ナスダック+43.44%、日経平均+16.01%、S&P500+15.52の裏側で
波瀾万丈だった2020年大納会を終えて
日経平均は30年振りの高値となる27,444.17円と27,000円台を回復して終わりました。年間の上げ幅で言うと3,787.55円、騰落率で言うと+16.01%ということになります。新型コロナウイルスの感染拡大に振り回され、結局新型コロナウイルスに対しては急遽開発された新型ワクチンの接種が始まったという事以上には特に朗報も無いまま、寧ろ感染者数、死亡者数は増加の一途の中で新年を迎えることとなります。下のテーブルが2020年、今年私たちがくぐり抜けてきた各市場の毎月の騰落率となります。一見するだけでも、上下の動きが激しいことから、毎月色々あったことが思い出されます。
日米各株式市場の2020年の年初来毎月の騰落率
日米市場共に指数毎の跛行色が強い結果が示すのは?
上記テーブルの最下段に示す年間騰落率を見ると、どこか異様な感じがします。それは日米市場で差が出たというよりは、各市場間で物凄い跛行色が出たという事です。本来ならば、日経平均とTOPIXは、当然多少は異なった動きをするものですが、基本的には東証一部銘柄で構成される指数ですから、相応の乖離の範囲に収まるものです。ところが今年は日経平均が16.01%も上昇した傍らで、TOPIXは4.84%しか上昇していません。投資信託がベンチマークとして採用するのもTOPIXが多いですから、運用サイドから見たら、思った以上にTOPIXには勝ったなと思える反面、投資家側から見ると大納会で30年振りの高値回復と騒がれるほどには儲かっていないという実感が強いのではないでしょうか?もし、マザーズ銘柄に比重が掛かっていれば、年間で3割も上昇していても可笑しくは無いのですから。

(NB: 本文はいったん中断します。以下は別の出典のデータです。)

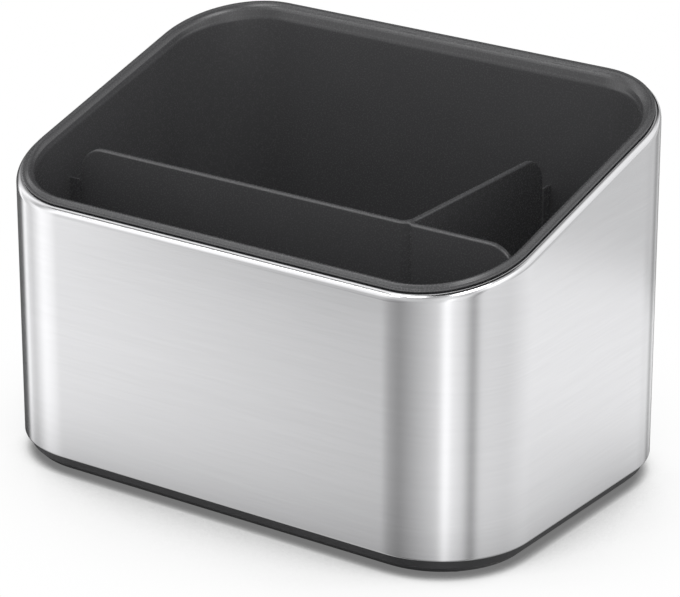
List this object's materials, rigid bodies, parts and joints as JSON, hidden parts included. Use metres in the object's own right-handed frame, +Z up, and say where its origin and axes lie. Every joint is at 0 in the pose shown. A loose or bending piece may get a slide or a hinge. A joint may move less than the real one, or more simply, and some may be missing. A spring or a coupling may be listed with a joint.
{
  "type": "kitchen sink caddy",
  "caption": "Sink caddy: brushed steel sleeve with a slanted top on a moulded base, holding a dark lift-out liner and a lift-out T-shaped divider.",
  "frame": {"origin": "on the surface that the feet stand on, under the middle of the sleeve", "axes": "+Z up, +X along the long side towards the right as seen from the front, -Y towards the low front"},
  "size_m": [0.18, 0.1228, 0.1215],
  "materials": {
    "sleeve_steel": "brushed round the sleeve, in fine horizontal lines",
    "liner_plastic": "fine matt grain",
    "divider_plastic": "fine matt grain",
    "base_plastic": "satin",
    "foot_rubber": "matt"
  },
  "bodies": {
    "shell": {"sleeve": "sleeve_steel", "base": "base_plastic", "foot_front_left": "foot_rubber", "foot_front_right": "foot_rubber", "foot_back_left": "foot_rubber", "foot_back_right": "foot_rubber"},
    "liner_body": {"liner": "liner_plastic"},
    "divider_body": {"divider": "divider_plastic"}
  },
  "joints": [
    {"name": "liner_lift", "type": "slide", "parent": "shell", "child": "liner_body", "axis": [0, 0, 1], "range_m": [0, 0.115]},
    {"name": "divider_lift", "type": "slide", "parent": "liner_body", "child": "divider_body", "axis": [0, 0, 1], "range_m": [0, 0.115]}
  ]
}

下のチャートは過去2年間の日経平均とNT倍率の推移です。この指数は「日経平均÷TOPIX」でその相対比率を検証しているだけのものですが、日経平均が20,000円前後から27,000円を超える水準で大納会を終えるまでに、随分とTOPIXよりも先駆して買われてきたことが分かります。数値で言うと13.3倍程度から15.2倍にまで跳ね上がりました。取り分け、2020年10月以降の跳ね上がり方が勢いがついているとも言えます。

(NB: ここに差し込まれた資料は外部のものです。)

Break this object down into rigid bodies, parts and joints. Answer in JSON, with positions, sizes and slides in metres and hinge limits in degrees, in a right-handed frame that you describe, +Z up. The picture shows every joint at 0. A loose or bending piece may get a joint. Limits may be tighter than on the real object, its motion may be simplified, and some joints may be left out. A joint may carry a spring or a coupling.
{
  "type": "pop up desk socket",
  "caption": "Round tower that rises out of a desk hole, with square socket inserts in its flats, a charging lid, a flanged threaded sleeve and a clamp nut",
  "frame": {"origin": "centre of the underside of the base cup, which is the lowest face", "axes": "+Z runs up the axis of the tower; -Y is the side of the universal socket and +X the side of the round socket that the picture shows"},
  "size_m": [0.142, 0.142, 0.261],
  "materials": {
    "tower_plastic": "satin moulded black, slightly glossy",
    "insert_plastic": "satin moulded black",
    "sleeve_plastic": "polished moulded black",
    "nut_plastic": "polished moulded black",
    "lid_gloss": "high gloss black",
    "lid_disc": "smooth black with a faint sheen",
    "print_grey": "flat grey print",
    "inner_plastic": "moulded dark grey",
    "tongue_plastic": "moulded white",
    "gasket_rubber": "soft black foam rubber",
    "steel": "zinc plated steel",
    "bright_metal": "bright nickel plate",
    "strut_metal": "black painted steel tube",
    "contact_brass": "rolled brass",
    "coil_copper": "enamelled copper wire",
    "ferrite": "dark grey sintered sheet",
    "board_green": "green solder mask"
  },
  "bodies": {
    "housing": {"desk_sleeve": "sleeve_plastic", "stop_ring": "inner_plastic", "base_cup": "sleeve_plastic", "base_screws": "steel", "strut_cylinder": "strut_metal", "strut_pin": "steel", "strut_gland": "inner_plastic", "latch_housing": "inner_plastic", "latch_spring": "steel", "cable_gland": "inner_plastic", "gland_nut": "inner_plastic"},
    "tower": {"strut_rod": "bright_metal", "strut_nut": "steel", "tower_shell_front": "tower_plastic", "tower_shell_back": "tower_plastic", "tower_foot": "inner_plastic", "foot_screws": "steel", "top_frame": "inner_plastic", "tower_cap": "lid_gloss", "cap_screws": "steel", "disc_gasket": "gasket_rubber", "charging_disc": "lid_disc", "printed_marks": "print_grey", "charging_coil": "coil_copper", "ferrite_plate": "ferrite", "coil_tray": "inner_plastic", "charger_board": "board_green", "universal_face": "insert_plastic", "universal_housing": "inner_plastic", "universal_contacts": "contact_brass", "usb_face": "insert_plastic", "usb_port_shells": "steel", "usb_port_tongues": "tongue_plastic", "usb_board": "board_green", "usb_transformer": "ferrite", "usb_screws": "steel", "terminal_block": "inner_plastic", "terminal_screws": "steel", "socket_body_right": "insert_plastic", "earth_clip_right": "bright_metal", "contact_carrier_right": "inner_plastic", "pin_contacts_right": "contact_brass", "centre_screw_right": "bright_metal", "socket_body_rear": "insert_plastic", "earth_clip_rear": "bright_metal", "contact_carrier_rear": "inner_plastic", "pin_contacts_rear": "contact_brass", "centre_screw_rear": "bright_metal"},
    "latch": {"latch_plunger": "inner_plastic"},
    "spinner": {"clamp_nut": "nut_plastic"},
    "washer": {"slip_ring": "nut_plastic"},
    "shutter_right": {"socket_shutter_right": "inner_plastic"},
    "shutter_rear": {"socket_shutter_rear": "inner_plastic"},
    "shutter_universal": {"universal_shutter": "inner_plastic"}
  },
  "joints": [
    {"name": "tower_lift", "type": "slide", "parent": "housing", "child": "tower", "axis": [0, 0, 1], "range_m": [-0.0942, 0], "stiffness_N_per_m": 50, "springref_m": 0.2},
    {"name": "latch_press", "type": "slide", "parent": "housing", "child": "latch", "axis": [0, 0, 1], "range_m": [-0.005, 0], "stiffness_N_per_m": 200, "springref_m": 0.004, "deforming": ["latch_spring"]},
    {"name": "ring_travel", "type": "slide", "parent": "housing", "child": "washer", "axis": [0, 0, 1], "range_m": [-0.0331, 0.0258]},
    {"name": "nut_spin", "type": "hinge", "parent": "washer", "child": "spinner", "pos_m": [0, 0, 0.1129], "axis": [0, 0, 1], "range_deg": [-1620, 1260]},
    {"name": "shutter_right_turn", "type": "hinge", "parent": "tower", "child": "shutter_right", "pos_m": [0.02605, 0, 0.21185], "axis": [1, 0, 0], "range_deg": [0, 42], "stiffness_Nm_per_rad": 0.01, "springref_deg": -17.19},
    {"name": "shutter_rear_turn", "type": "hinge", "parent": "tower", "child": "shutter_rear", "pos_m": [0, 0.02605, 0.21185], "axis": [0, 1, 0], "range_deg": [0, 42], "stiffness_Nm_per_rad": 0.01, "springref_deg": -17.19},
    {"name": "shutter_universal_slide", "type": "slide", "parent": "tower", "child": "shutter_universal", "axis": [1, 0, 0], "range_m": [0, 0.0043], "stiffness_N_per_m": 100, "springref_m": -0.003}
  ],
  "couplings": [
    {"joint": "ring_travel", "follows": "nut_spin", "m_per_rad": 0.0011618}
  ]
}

もし、仮に日経平均とTOPIXの相対比率が2年前と変わっていないと仮定してTOPIXの水準から日経平均を逆算すると、1,804.68×13.3倍≒24,000円となり、約3,400円分の上昇が帳消しとなります。
同様なことが、米国市場内でも起きています。ナスダックが+43.44%も上昇する傍らで、一般的には市場全体の動きを現すと言われているS&P500は+15.52%の上昇に留まり、NYダウに至っては+6.56%しか上昇していません。かなり歪な状況が示現しているというのは事実です。

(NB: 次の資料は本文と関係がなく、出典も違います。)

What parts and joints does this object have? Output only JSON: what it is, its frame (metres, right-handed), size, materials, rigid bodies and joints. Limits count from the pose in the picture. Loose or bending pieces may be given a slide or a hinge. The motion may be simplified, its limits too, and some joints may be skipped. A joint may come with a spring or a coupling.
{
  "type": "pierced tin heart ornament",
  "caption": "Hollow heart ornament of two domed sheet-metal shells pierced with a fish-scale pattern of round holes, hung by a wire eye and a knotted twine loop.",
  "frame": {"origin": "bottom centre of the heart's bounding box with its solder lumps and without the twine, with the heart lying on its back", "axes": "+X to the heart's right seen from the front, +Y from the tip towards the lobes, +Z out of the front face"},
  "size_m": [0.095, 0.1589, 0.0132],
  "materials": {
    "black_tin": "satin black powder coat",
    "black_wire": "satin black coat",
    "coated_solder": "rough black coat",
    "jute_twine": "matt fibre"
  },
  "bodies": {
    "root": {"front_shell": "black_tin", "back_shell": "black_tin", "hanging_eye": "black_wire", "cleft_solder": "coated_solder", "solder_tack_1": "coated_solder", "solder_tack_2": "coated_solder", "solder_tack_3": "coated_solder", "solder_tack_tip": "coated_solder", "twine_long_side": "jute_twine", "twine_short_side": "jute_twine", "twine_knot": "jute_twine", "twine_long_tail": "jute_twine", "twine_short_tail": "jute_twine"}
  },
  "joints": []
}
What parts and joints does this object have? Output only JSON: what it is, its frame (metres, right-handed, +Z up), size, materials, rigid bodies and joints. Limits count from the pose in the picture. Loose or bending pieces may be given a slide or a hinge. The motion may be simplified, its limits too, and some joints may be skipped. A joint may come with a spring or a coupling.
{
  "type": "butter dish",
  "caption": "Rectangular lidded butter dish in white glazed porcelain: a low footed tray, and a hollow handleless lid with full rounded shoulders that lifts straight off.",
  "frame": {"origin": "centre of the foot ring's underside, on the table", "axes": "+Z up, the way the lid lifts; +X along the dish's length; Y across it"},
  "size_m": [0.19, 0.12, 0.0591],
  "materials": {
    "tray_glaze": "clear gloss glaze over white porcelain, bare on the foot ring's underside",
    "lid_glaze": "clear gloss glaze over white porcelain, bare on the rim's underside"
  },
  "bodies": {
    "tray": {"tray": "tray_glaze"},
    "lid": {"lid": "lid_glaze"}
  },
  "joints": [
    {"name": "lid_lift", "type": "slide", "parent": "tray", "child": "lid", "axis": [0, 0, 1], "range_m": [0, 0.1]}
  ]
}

何が起きているのかを調べるには、その指数の計算方法や、指数の構成銘柄やウェイトを調べる必要があります。Fund Garageのプレミアム・レポートではそうしたことを随時お伝えしてきておりますが、その調べ方、分析手法、スタンスや視点によって、こうした歪みは良くも取れれば、悪く解釈することも出来ます。一般的には悲観論を組み立てる方が、この場合は容易いでしょう。例えば「ヒストリカルな傾向値から大きく乖離した結果は、いずれ修正される」というロジックで纏める方法です。
ただ逆に、市場構造全体やファンダメンタルズが大きく変化しているからというタイプの論陣を張れば、ヒストリカルな傾向値から乖離して新たな均衡点を求めに行くというような言い方をすることも出来ます。この歪を是とするのも、否とするのも投資スタンスやモノの見方によってどちらにもすることが出来ます。どうやら、2021年はその答えを探っていく一年となりそうです。
今年も一年間、ありがとうございました。
新年2021年はどんな年になるか、個人的には非常にワクワクしています。確かに新型コロナウイルスの話題に目を向けると安易な楽観的な見通しは立てられないと思います。ただその一方で、大きな変化や革新が起きていることも事実です。
2021年はそうしたことをどうやって投資に活かして行けば良いのかを考えつつ、また年末に「良い一年でした」と言えるようにしたいものです。2020年、いろいろありがとうございました。来年も引き続き宜しくお願い致します。良い年をお迎えください。